The recording issues return in 'Akanthos', and the soprano is not really up to the task of this transcendental siren song (literally). The recording on Wergo is very beautiful, and apt, and remains the only real choice. This version barely qualifies as a compare.
I was basically spurred on to write this review by the earlier gentleman's critique of this 'Rebonds'. Yes, it's probably the worst recorded performance (though, curiously, Johan Faber on Bvhaast falls short also; my choice is Leoson over Schick), as I submitted myself to it again. It's really not fair that it got by the editors, but it certainly is probably THE major black eye on this release,... like watching a cock fight.

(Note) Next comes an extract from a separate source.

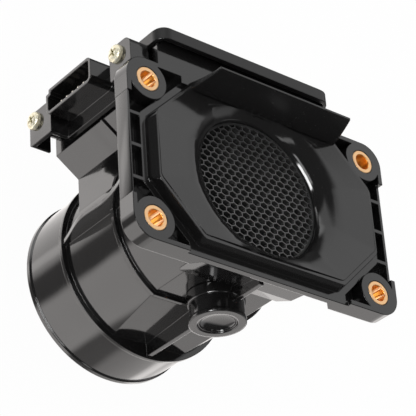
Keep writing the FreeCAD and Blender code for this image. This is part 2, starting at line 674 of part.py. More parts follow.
def body_holes():
    """Everything that is cut from the moulding: air way, stub bore, insert seats and screw holes."""
    holes = [bell_cut(), rod_z(0, 0, SEAT_Z, THROAT_Z, THROAT_R), rod_z(0, 0, TUBE_END_Z - CUT, SEAT_Z, TUBE_R),
             rod_y(0, STUB_Z, STUB_END_Y - CUT, STUB_FLOOR_Y, STUB_BORE_R), connector_window(0)]
    for x, y in BOLT_CENTRES:
        holes.append(rod_z(x, y, FLANGE_BACK_Z - CUT, PAD_Z + CUT, INSERT_R + PRESS_GAP))
    for z in (REAR_SCREW_Z, FRONT_SCREW_Z):
        holes.append(rod_x(SCREW_Y, z, EAR_FACE_X - CUT, BOX_LEFT_X + BOX_WALL + CUT, SCREW_SHANK_R + SLIDE_GAP))
    for x, z in board_screw_spots():
        holes.append(rod_y(x, z, BOARD_Y - BOARD_SCREW_LENGTH - CUT / 2, BOARD_Y + CUT, BOARD_SCREW_R + SLIDE_GAP))
    holes.append(rod_y(PORT_X, PORT_Z, 0, BOARD_Y, PORT_BORE_R))
    holes.append(rod_y(PROBE_X, PROBE_Z, TUBE_R, BOARD_Y, PROBE_R + SLIDE_GAP))
    return holes


def meter_body():
    """The main moulding."""
    outside = fuse([shell_outer(), side_fin(-1), side_fin(1), foot_fin(), stub_outer()])
    hollow = flat_sided(BODY_R - BODY_WALL, BODY_WALL, SHOULDER_RING_Z, FLANGE_BACK_Z - FLANGE_FLOOR)
    outlet = rod_z(0, 0, -CUT, SHOULDER_RING_Z, OUTLET_BORE_R)
    barrel = outside.cut(hollow).cut(outlet)
    box = electronics_box().cut(rod_z(0, 0, 0, FLANGE_BACK_Z - FLANGE_FLOOR, BODY_R - CUT))
    front = flange().cut(underside_notch())
    bosses = [screw_boss(REAR_SCREW_Z), screw_boss(FRONT_SCREW_Z)]
    body = fuse([barrel, underside_ramp(), measuring_tube(), box, front, rim(), hood()] + board_posts() + bosses)
    for hole in body_holes():
        body = body.cut(hole)
    return body.removeSplitter()


def connector_window(gap):
    """Hole in the box wall for the back of the connector."""
    return block(BOX_LEFT_X - CUT * 2, BOX_LEFT_X + BOX_WALL + CUT, SHROUD_FOOT_Y + CUT + gap,
                 PLATE_TOP_Y - CUT - gap, SHROUD_Z0 + WINDOW_MARGIN + gap, SHROUD_Z1 - WINDOW_MARGIN - gap)


def rounded_block_y(x0, x1, z0, z1, y0, y1, r):
    return prism(rectangle(x0, x1, z0, z1), r, in_xz(y0), V(0, y1 - y0, 0))


def electronics_cover():
    """Lid that overhangs the box walls and is hollow below."""
    lid = rounded_block_y(COVER_LEFT_X, COVER_RIGHT_X, COVER_END_Z, COVER_FRONT_Z, COVER_FOOT_Y, COVER_TOP_Y,
                          COVER_CORNER_R)
    top_edges = [edge for edge in lid.Edges if edge.BoundBox.YMin > COVER_TOP_Y - 0.01]
    lid = lid.makeChamfer(COVER_CHAMFER, top_edges)
    hollow = rounded_block_y(COVER_LEFT_X + COVER_WALL, COVER_RIGHT_X - COVER_WALL, COVER_END_Z + COVER_WALL,
                             COVER_FRONT_Z - COVER_WALL, COVER_FOOT_Y - CUT, COVER_TOP_Y - COVER_WALL,
                             COVER_INNER_CORNER_R)
    return lid.cut(hollow)


def cover_seal():
    """Strip of sealant between the box walls and the lid."""
    top = COVER_TOP_Y - COVER_WALL
    outer = block(BOX_LEFT_X, BOX_RIGHT_X, BOX_TOP_Y, top, BOX_END_Z, PAD_Z)
    inner = block(BOX_LEFT_X + BOX_WALL, BOX_RIGHT_X - BOX_WALL, BOX_TOP_Y - CUT, top + CUT, BOX_END_Z + BOX_WALL,
                  PAD_Z - BOX_FRONT_WALL)
    return outer.cut(inner)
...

Lastly we have what I consider the only real triumph on this album, and I'm sorry it had to be this piece 'NiShima' which I'm still working on wanting to like. To the world it sounds like... well, you know what it sounds like, it's like 'Eonta' but with two 'peasant voices' (females here; male in the competing Col Legno version) instead of the piano. Spare and obsessive begin to describe this relentless piece which some claim as Xenakis's most 'beautiful'. I simply accept it as it is.
Direct comparison reveals the Col Legno group the more pleasing overall experience, though the Mode players as no less passionate. The Mode singers work well in a mix favoring the brass, and the typically open and crisp studio sound Mode has here works well. The Col Legno sound is a bit more 'live', though it is more beautifully integrated,... don't forget the role of amplification in this piece. The cello sounds marginally more psychedelic in the Col Legno.
In all, these first two Mode releases were frustrating and disappointing, though this cd bears the brunt of criticism. Xenakis's music doesn't do mistakes well, and this release could have been so much better, but, I have most certainly returned to it over and over, slavishly, and do consider this pair indispensable. The Mode series has gone on to much greater things since, and, one might be tempted to ask Brian if he might consider a redo on some of these newer pieces (There are two 'Eonta's on Mode). Anyhow, anything more that comes our way from the Xenakis Cycle on Mode is a blessing I'm sure.
Bornstein and the ST-X Ensemble seem to have simply vanished from this series, though, and one does wonder where the series might turn since we haven't had a new release in what seems like two years. I begin to wonder if we'll ever hear the few remaining late pieces that have yet to reach our ears.